→ **Required task**: Reproduce exactly the lines from the one containing "The three.js and" through the one containing "reader.add(wallSide, shell, electronics);", both included, and nothing else.

Rows from a 3D modeling dataset:
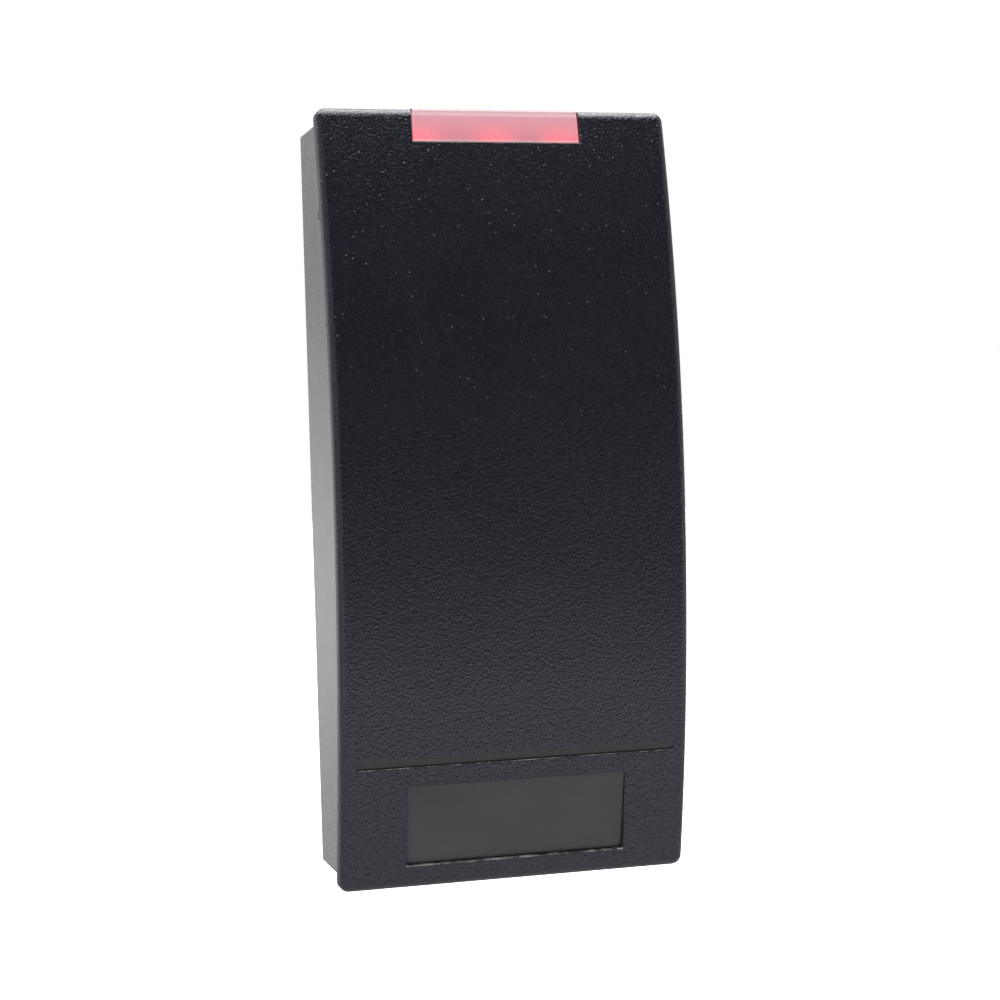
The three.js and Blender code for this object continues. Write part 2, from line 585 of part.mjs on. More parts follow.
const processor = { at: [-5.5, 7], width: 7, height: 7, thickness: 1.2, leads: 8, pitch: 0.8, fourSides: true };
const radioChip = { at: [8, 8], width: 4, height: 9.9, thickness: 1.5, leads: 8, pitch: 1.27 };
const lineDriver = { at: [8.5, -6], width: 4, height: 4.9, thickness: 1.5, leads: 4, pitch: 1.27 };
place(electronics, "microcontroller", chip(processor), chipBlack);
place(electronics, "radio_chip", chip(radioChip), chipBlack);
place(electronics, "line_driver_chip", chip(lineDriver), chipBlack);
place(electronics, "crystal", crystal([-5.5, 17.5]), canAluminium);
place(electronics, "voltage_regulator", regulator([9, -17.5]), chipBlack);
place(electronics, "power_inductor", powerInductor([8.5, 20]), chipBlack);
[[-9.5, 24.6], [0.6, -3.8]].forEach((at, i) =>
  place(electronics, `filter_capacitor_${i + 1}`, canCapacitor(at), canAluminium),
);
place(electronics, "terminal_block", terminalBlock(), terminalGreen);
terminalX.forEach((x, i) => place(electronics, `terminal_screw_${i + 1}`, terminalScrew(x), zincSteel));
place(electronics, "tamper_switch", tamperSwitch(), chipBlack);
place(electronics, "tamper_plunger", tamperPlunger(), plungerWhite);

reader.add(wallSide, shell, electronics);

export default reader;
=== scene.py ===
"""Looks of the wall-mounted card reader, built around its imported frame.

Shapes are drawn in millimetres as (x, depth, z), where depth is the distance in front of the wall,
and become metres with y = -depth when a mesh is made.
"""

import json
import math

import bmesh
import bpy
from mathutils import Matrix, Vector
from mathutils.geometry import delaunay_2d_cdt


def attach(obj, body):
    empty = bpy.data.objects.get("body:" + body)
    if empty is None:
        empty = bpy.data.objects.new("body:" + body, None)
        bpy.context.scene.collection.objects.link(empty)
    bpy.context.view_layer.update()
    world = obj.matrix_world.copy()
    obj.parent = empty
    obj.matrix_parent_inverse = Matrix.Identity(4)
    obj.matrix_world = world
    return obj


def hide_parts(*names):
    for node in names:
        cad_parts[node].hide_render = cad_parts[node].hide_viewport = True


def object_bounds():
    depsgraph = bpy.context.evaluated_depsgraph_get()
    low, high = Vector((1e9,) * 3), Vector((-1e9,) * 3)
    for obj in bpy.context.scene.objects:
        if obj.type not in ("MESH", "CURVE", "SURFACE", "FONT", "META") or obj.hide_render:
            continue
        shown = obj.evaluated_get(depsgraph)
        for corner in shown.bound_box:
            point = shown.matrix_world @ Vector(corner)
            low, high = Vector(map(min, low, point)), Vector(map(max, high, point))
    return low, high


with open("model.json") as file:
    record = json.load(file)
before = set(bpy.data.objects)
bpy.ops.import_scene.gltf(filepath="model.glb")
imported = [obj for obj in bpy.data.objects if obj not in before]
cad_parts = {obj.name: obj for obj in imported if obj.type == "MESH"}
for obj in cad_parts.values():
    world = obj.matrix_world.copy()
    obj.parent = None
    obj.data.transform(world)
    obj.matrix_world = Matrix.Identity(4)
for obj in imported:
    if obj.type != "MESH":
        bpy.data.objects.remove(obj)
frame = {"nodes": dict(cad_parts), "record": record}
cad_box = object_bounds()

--

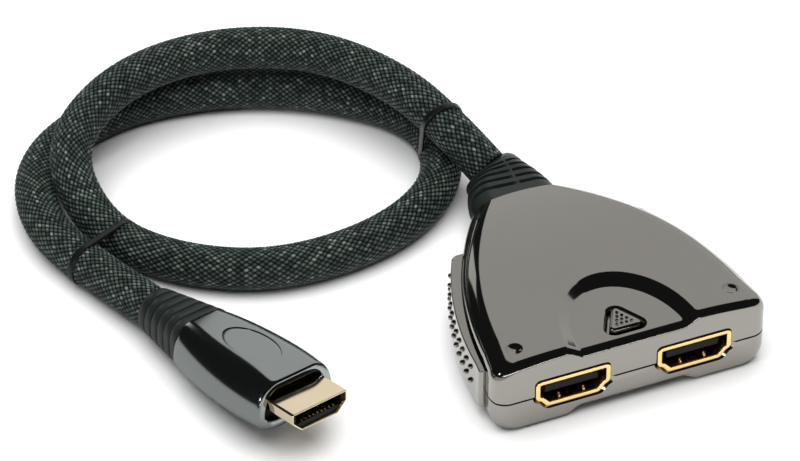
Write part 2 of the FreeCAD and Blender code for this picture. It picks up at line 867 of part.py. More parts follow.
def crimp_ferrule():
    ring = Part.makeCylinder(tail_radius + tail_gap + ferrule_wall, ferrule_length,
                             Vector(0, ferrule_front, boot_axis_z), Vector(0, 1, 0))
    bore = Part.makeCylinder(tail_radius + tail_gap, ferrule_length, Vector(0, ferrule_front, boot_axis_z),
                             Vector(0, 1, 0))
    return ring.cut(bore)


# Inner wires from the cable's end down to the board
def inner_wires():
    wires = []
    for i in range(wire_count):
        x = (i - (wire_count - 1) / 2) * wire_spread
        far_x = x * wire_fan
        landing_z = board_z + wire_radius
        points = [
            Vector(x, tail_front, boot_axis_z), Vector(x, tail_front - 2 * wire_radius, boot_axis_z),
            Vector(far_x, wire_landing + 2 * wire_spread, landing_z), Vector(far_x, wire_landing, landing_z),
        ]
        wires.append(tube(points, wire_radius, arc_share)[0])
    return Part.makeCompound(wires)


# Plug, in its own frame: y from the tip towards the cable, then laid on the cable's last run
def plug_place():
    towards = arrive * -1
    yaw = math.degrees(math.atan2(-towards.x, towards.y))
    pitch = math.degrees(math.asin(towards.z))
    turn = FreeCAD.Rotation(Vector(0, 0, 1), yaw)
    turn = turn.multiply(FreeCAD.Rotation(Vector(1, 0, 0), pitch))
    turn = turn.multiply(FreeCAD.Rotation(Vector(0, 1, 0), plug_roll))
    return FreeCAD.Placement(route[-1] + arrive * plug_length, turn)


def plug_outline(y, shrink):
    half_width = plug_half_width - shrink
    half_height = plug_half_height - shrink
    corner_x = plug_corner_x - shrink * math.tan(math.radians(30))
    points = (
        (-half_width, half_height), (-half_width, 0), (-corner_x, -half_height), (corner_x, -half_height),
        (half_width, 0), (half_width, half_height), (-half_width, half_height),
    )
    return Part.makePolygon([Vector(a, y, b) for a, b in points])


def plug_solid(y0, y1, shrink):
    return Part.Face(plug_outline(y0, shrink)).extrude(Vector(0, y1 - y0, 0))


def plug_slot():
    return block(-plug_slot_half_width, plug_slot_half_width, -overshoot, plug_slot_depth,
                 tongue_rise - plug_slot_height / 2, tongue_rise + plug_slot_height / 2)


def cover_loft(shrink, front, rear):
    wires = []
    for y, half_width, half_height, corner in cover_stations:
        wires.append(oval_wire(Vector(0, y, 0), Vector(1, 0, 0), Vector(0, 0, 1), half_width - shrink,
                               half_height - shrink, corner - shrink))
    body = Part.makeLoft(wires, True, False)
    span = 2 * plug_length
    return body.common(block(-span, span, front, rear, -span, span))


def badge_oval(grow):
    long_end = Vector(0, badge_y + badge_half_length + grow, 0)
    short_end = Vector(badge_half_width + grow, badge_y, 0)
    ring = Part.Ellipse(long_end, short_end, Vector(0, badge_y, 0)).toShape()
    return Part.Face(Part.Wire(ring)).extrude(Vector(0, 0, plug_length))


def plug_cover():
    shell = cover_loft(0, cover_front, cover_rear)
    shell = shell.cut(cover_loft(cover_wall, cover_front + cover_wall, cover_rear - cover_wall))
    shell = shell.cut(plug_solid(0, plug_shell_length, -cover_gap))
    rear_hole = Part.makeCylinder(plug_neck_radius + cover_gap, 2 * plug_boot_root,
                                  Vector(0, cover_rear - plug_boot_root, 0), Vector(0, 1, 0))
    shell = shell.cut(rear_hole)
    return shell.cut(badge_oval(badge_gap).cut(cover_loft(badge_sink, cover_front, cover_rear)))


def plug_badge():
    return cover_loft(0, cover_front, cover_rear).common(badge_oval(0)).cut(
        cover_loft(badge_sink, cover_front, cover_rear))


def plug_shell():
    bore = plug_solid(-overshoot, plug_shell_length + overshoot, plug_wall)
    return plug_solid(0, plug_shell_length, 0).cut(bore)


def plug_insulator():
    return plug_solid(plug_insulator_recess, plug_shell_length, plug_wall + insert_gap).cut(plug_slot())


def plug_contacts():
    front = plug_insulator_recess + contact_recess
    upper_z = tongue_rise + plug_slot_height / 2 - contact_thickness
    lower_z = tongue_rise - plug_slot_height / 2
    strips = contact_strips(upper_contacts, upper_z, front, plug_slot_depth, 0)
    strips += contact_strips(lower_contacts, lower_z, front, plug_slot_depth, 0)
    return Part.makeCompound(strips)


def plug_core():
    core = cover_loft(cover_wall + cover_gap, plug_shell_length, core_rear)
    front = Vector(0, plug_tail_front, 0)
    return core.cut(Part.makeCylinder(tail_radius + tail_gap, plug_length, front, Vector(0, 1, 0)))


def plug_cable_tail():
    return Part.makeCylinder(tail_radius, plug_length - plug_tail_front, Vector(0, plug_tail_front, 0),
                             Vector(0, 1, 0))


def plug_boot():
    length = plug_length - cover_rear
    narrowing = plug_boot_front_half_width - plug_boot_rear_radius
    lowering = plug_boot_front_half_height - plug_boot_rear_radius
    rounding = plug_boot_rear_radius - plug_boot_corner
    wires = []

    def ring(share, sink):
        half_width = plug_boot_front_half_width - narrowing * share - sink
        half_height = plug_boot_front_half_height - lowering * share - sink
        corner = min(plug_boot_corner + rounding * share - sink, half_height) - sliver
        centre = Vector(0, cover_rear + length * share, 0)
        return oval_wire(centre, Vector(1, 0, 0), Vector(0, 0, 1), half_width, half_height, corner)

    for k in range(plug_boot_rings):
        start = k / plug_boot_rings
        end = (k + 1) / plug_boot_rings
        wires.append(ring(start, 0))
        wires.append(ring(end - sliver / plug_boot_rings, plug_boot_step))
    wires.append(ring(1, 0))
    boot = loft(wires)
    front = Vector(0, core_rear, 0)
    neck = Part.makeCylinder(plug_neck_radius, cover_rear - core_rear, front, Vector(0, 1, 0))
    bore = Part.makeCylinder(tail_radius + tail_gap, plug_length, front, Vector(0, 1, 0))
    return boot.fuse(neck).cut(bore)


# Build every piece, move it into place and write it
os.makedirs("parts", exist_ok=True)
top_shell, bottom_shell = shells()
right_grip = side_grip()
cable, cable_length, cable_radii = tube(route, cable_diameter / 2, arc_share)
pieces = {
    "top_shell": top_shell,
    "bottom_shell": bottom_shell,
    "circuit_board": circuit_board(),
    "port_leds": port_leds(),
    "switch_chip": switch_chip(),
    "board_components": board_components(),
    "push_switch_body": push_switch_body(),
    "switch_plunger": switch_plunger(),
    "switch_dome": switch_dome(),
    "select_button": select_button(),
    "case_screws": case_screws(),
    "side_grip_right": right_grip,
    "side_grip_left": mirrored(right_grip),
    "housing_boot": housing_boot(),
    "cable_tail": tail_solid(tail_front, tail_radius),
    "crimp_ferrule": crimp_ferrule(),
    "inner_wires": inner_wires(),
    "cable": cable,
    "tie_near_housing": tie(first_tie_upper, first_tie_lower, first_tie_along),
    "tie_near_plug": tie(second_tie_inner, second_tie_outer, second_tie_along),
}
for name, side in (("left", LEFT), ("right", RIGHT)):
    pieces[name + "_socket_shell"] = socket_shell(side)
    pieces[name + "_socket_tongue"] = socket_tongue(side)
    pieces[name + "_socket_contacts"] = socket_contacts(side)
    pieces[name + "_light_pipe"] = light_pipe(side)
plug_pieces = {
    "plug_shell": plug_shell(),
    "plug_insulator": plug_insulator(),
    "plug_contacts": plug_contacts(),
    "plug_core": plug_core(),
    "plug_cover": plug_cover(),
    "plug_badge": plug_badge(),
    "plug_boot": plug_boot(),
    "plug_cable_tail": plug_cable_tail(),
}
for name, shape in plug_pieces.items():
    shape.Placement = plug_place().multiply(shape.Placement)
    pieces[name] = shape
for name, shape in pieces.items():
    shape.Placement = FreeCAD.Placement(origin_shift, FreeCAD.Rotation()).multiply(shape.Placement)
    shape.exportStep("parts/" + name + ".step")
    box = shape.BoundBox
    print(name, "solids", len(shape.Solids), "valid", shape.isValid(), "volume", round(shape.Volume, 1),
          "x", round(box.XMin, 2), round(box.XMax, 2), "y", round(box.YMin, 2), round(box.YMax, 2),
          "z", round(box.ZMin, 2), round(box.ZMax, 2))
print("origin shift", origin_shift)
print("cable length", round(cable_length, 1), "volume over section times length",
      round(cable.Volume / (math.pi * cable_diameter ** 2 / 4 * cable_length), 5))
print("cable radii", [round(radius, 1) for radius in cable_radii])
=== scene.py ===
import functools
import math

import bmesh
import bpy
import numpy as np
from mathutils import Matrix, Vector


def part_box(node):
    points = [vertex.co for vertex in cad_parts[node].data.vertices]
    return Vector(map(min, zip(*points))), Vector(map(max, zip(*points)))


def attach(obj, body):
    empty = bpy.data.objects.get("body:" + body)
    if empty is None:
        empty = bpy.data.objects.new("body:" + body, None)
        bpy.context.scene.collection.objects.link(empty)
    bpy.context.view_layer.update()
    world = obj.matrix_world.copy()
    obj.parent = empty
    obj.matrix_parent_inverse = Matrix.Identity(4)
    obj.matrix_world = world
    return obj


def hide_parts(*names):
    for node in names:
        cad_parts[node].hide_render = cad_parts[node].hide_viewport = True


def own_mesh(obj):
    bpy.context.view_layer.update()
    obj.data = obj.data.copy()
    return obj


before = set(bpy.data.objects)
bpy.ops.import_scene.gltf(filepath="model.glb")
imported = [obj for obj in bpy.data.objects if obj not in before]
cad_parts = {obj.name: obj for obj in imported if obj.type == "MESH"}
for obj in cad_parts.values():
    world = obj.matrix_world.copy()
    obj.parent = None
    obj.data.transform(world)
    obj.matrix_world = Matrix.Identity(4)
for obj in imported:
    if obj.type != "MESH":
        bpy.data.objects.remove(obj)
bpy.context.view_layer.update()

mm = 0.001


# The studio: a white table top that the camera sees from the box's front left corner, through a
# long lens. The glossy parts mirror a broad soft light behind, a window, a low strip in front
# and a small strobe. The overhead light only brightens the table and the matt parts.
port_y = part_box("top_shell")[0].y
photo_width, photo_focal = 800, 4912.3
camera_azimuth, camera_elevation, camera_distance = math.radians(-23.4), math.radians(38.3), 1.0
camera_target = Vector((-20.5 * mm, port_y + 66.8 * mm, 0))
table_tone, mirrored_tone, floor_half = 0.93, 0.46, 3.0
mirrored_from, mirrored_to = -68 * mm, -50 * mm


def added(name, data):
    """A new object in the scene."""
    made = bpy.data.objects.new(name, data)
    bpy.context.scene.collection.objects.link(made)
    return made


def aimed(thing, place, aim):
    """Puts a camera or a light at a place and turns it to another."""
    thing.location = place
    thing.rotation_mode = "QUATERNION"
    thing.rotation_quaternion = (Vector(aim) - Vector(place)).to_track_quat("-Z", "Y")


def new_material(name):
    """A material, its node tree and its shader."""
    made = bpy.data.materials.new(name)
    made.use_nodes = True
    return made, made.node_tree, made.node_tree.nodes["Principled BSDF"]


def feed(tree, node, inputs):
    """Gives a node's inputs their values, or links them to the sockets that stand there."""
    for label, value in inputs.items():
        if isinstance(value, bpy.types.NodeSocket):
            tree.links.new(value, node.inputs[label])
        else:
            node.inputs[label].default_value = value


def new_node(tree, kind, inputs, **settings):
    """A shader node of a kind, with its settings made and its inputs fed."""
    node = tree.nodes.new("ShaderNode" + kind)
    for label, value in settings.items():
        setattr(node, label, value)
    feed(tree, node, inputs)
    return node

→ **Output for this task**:
The three.js and Blender code for this object continues. Write part 2, from line 585 of part.mjs on. More parts follow.
const processor = { at: [-5.5, 7], width: 7, height: 7, thickness: 1.2, leads: 8, pitch: 0.8, fourSides: true };
const radioChip = { at: [8, 8], width: 4, height: 9.9, thickness: 1.5, leads: 8, pitch: 1.27 };
const lineDriver = { at: [8.5, -6], width: 4, height: 4.9, thickness: 1.5, leads: 4, pitch: 1.27 };
place(electronics, "microcontroller", chip(processor), chipBlack);
place(electronics, "radio_chip", chip(radioChip), chipBlack);
place(electronics, "line_driver_chip", chip(lineDriver), chipBlack);
place(electronics, "crystal", crystal([-5.5, 17.5]), canAluminium);
place(electronics, "voltage_regulator", regulator([9, -17.5]), chipBlack);
place(electronics, "power_inductor", powerInductor([8.5, 20]), chipBlack);
[[-9.5, 24.6], [0.6, -3.8]].forEach((at, i) =>
  place(electronics, `filter_capacitor_${i + 1}`, canCapacitor(at), canAluminium),
);
place(electronics, "terminal_block", terminalBlock(), terminalGreen);
terminalX.forEach((x, i) => place(electronics, `terminal_screw_${i + 1}`, terminalScrew(x), zincSteel));
place(electronics, "tamper_switch", tamperSwitch(), chipBlack);
place(electronics, "tamper_plunger", tamperPlunger(), plungerWhite);

reader.add(wallSide, shell, electronics);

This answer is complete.